## Problem to solve
Can all of these lines be returned exactly?

— start —

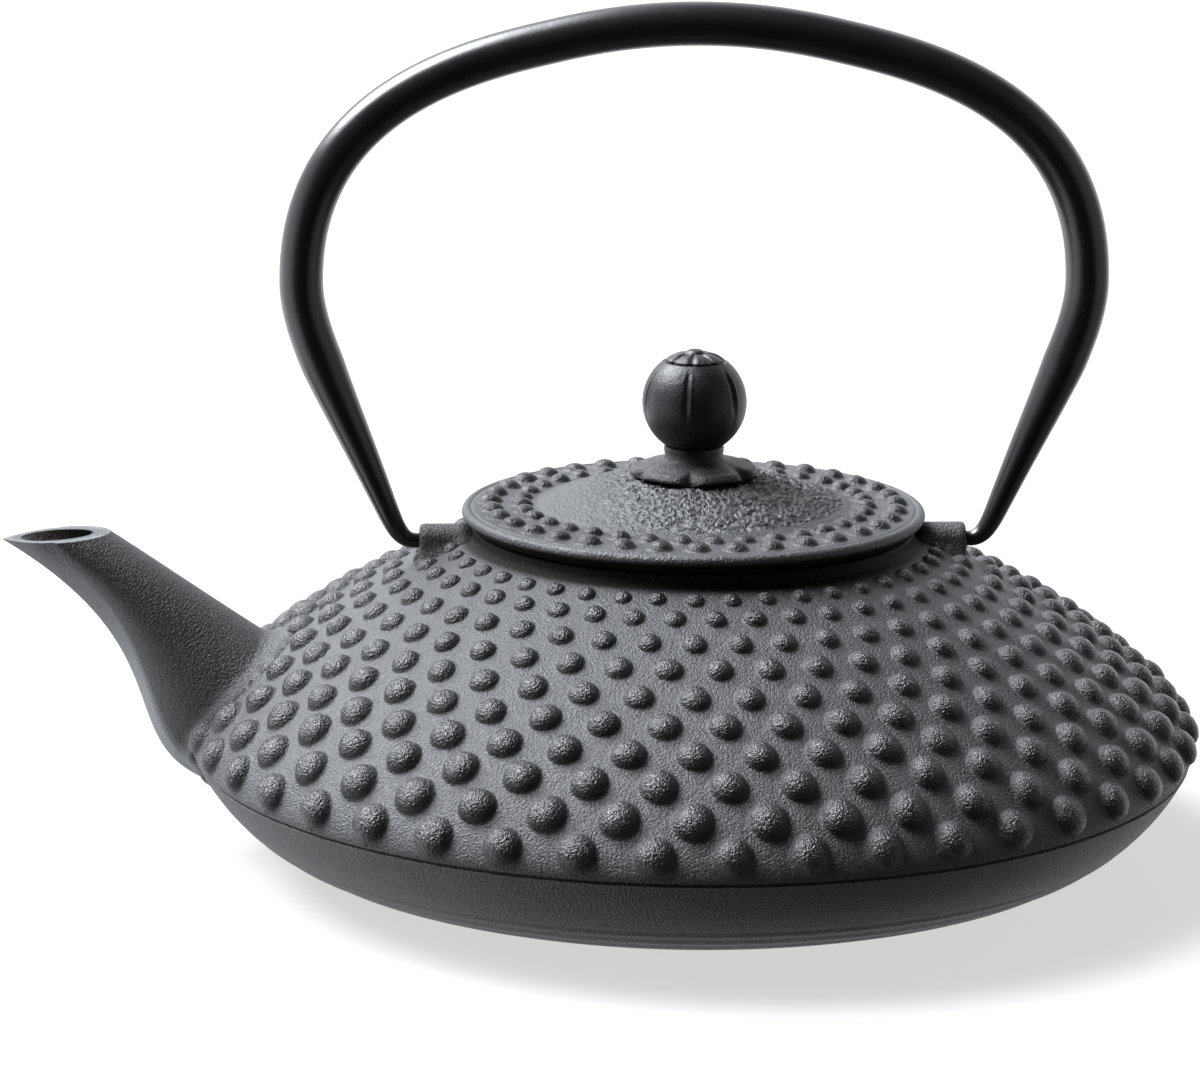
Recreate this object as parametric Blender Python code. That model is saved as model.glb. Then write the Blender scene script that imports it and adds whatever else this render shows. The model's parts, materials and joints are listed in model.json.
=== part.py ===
"""Cast iron teapot with a bail handle, a lift-off lid and a tea infuser.

Frame: +Z up, origin at the centre of the flat base on the pot's axis, spout towards -X. The bail
turns about the X axis line through both lugs. Driving sizes are in millimetres and turned into
metres where meshes are made.
"""

import math

import bmesh
import bpy
from mathutils import Vector

MM = 0.001
GAP = 0.3                  # between neighbouring solids

# Pot body, turned about Z: (radius, height)
BASE_R = 58.0
BELLY_R = 101.3            # widest, over the mean height of the bumps
BELLY_Z = 24.0
BELLY_STEP = 1.0           # the bumped shoulder stands out over the smooth bowl
SHOULDER_R = 46.0
SHOULDER_Z = 64.6
SHOULDER_SLOPE = math.radians(19.5)
WALL = 3.6
COLLAR_R = 44.5
COLLAR_TOP = 66.7
SEAT_R = 41.8              # recess inside the collar, for the lid's skirt and the infuser's flange
SEAT_Z = 62.4              # ledge that carries the infuser
MOUTH_R = 38.0

# Spout, in the XZ plane: distance out from the axis, height
SPOUT_TIP = (138.4, 64.3)
SPOUT_TOP = (116.8, 65.7)
SPOUT_MOUTH_HALF = 7.6
SPOUT_ROOT_HALF = 15.0
SPOUT_BORE = (             # distance out, height and radius along the channel
    (133.6, 70.0, 4.6),
    (127.6, 65.0, 4.6),
    (120.0, 59.6, 4.4),
    (109.5, 50.5, 5.0),
    (99.0, 41.0, 5.6),
    (84.0, 32.0, 6.5),
)

# Lugs and bail
PIVOT_Z = 63.6
LUG_END = 55.0
LUG_HALF = 3.9
PIN_BORE_R = 2.0
PIN_BORE_DEPTH = 8.0
BAIL_TOP_Z = 167.2         # centre line at the top of the arch
BAIL_TOP_ARC_R = 118.5
BAIL_TOP_ARC_DEG = 13.2
BAIL_HALF_W = 78.2
BAIL_WIDEST_Z = 116.2
BAIL_LEG_LEAN = math.radians(22.7)
BAIL_TAPER_Z = 99.6        # the bar tapers from here down to its foot
BAIL_FOOT = (61.6, 70.4)
BAIL_R = 4.35
BAIL_FOOT_R = 2.3
BAIL_PIN_R = 1.5
BAIL_PIN_END = 48.0

# Lid
LID_RIM_R = 45.0            # centre of the rolled rim's section
LID_RIM_Z = 69.3
LID_RIM_ROLL = 1.5
LID_UNDER = COLLAR_TOP + GAP
LID_SKIRT_R = 41.2
LID_SKIRT_BOTTOM = 64.4
LID_WALL = 2.8
LID_TOP = 76.6

# Knob stack
ROSETTE_R = 12.7
ROSETTE_TOP = 83.4
NECK_R = 5.9
BALL_R = 10.2
BALL_Z = 91.8
KNOB_TOP = 102.5
SCREW_R = 2.0
SCREW_CLEARANCE = 0.3
SCREW_TOP = 94.0
SCREW_HEAD_R = 3.6
SCREW_HEAD_H = 2.0
WASHER_R = 5.5
WASHER_H = 0.8

# Infuser
FLANGE_R = 41.2
FLANGE_BOTTOM = SEAT_Z + GAP
FLANGE_H = 0.9
NECK_BAND_R = 37.2
NECK_BAND_H = 6.0
SHEET = 0.6
MESH_R = NECK_BAND_R - SHEET - GAP
MESH_BOTTOM = 17.0
CUP_BOTTOM = 15.4
CUP_LIP = 5.0


def material(name, colour, metallic, roughness):
    """A plain Principled material in the piece's own colour."""
    made = bpy.data.materials.new(name)
    made.use_nodes = True
    shader = made.node_tree.nodes["Principled BSDF"]
    shader.inputs["Base Color"].default_value = (*colour, 1.0)
    shader.inputs["Metallic"].default_value = metallic
    shader.inputs["Roughness"].default_value = roughness
    return made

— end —

## Reply to the task
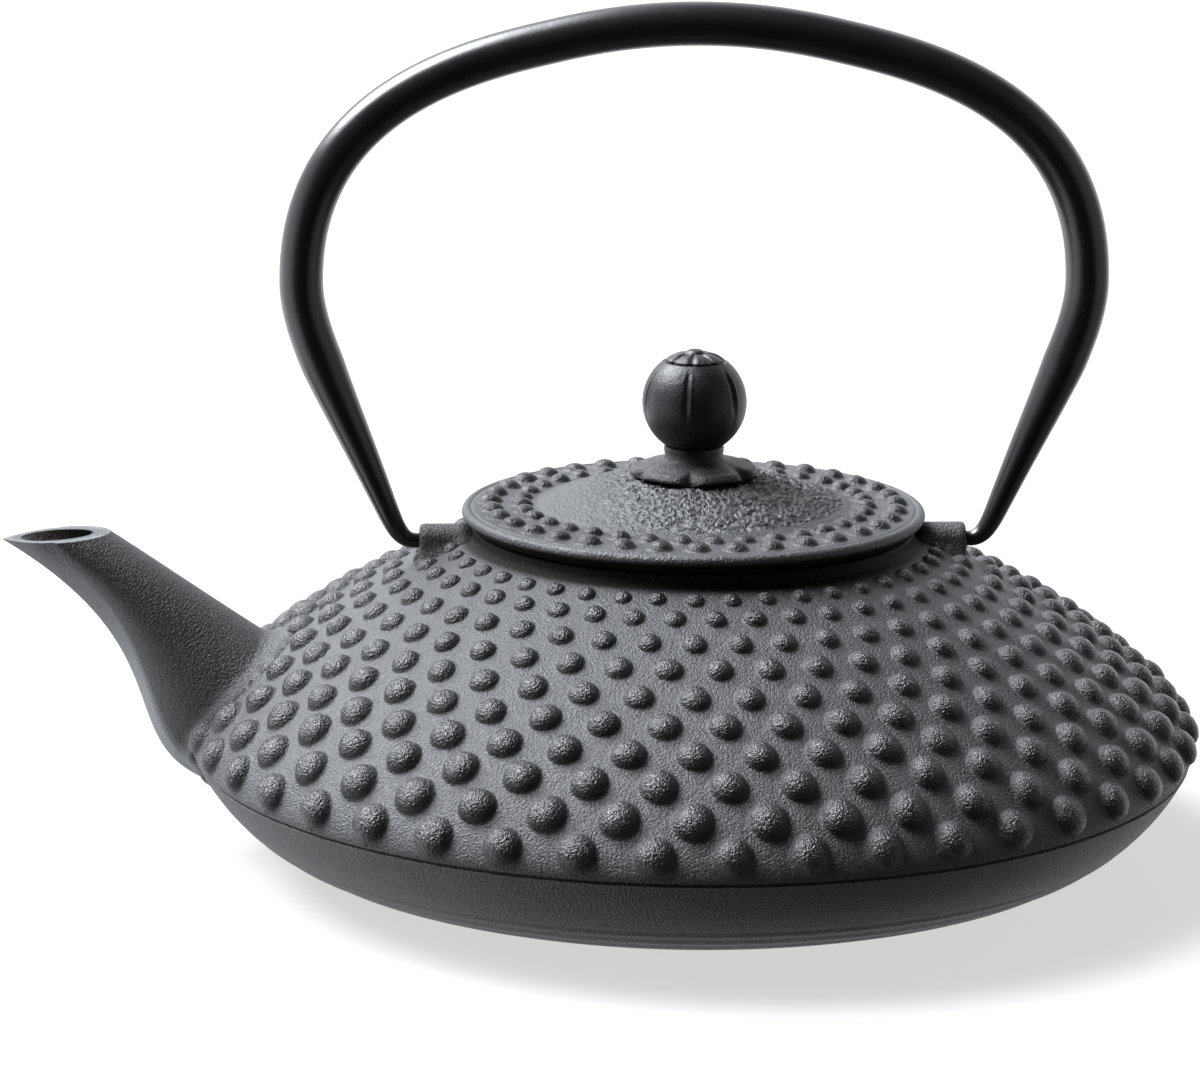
Recreate this object as parametric Blender Python code. That model is saved as model.glb. Then write the Blender scene script that imports it and adds whatever else this render shows. The model's parts, materials and joints are listed in model.json.
=== part.py ===
"""Cast iron teapot with a bail handle, a lift-off lid and a tea infuser.

Frame: +Z up, origin at the centre of the flat base on the pot's axis, spout towards -X. The bail
turns about the X axis line through both lugs. Driving sizes are in millimetres and turned into
metres where meshes are made.
"""

import math

import bmesh
import bpy
from mathutils import Vector

MM = 0.001
GAP = 0.3                  # between neighbouring solids

# Pot body, turned about Z: (radius, height)
BASE_R = 58.0
BELLY_R = 101.3            # widest, over the mean height of the bumps
BELLY_Z = 24.0
BELLY_STEP = 1.0           # the bumped shoulder stands out over the smooth bowl
SHOULDER_R = 46.0
SHOULDER_Z = 64.6
SHOULDER_SLOPE = math.radians(19.5)
WALL = 3.6
COLLAR_R = 44.5
COLLAR_TOP = 66.7
SEAT_R = 41.8              # recess inside the collar, for the lid's skirt and the infuser's flange
SEAT_Z = 62.4              # ledge that carries the infuser
MOUTH_R = 38.0

# Spout, in the XZ plane: distance out from the axis, height
SPOUT_TIP = (138.4, 64.3)
SPOUT_TOP = (116.8, 65.7)
SPOUT_MOUTH_HALF = 7.6
SPOUT_ROOT_HALF = 15.0
SPOUT_BORE = (             # distance out, height and radius along the channel
    (133.6, 70.0, 4.6),
    (127.6, 65.0, 4.6),
    (120.0, 59.6, 4.4),
    (109.5, 50.5, 5.0),
    (99.0, 41.0, 5.6),
    (84.0, 32.0, 6.5),
)

# Lugs and bail
PIVOT_Z = 63.6
LUG_END = 55.0
LUG_HALF = 3.9
PIN_BORE_R = 2.0
PIN_BORE_DEPTH = 8.0
BAIL_TOP_Z = 167.2         # centre line at the top of the arch
BAIL_TOP_ARC_R = 118.5
BAIL_TOP_ARC_DEG = 13.2
BAIL_HALF_W = 78.2
BAIL_WIDEST_Z = 116.2
BAIL_LEG_LEAN = math.radians(22.7)
BAIL_TAPER_Z = 99.6        # the bar tapers from here down to its foot
BAIL_FOOT = (61.6, 70.4)
BAIL_R = 4.35
BAIL_FOOT_R = 2.3
BAIL_PIN_R = 1.5
BAIL_PIN_END = 48.0

# Lid
LID_RIM_R = 45.0            # centre of the rolled rim's section
LID_RIM_Z = 69.3
LID_RIM_ROLL = 1.5
LID_UNDER = COLLAR_TOP + GAP
LID_SKIRT_R = 41.2
LID_SKIRT_BOTTOM = 64.4
LID_WALL = 2.8
LID_TOP = 76.6

# Knob stack
ROSETTE_R = 12.7
ROSETTE_TOP = 83.4
NECK_R = 5.9
BALL_R = 10.2
BALL_Z = 91.8
KNOB_TOP = 102.5
SCREW_R = 2.0
SCREW_CLEARANCE = 0.3
SCREW_TOP = 94.0
SCREW_HEAD_R = 3.6
SCREW_HEAD_H = 2.0
WASHER_R = 5.5
WASHER_H = 0.8

# Infuser
FLANGE_R = 41.2
FLANGE_BOTTOM = SEAT_Z + GAP
FLANGE_H = 0.9
NECK_BAND_R = 37.2
NECK_BAND_H = 6.0
SHEET = 0.6
MESH_R = NECK_BAND_R - SHEET - GAP
MESH_BOTTOM = 17.0
CUP_BOTTOM = 15.4
CUP_LIP = 5.0


def material(name, colour, metallic, roughness):
    """A plain Principled material in the piece's own colour."""
    made = bpy.data.materials.new(name)
    made.use_nodes = True
    shader = made.node_tree.nodes["Principled BSDF"]
    shader.inputs["Base Color"].default_value = (*colour, 1.0)
    shader.inputs["Metallic"].default_value = metallic
    shader.inputs["Roughness"].default_value = roughness
    return made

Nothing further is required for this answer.